Ambos líderes utilizan la figura del “enemigo externo” como un eje central para consolidar sus bases políticas internas y justificar sus acciones. Para Trump, Venezuela funciona como una advertencia para su electorado, el “fantasma del desorden socialista” que debe ser conjurado para preservar la grandeza estadounidense. Su ofensiva, enmarcada en la lucha contra el narcotráfico, le permite proyectar una imagen de “mano dura” que resuena con sus seguidores.

Del otro lado, Maduro construye su narrativa de resistencia frente al “imperialismo yanqui”.

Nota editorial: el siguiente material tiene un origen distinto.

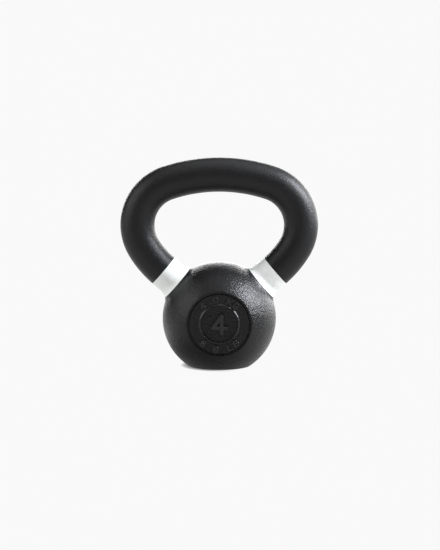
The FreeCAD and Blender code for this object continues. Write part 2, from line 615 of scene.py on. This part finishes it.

El despliegue naval estadounidense es presentado como una agresión directa a la soberanía, un pretexto que le permite cohesionar a sus partidarios, justificar medidas autoritarias y desviar la atención de la profunda crisis económica y social del país. La movilización de millones de milicianos y el discurso de defensa nacional son herramientas para legitimar su permanencia en el poder. Varios análisis señalan esta dinámica de espejo: la retórica de Trump necesita a Venezuela como amenaza, mientras que la de Maduro necesita a Trump como agresor. Esta simbiosis crea una escalada donde el discurso y la acción militar se retroalimentan, atrapando a ambos pueblos en una lógica de confrontación que beneficia políticamente a sus líderes, aunque aumente el riesgo de un conflicto regional.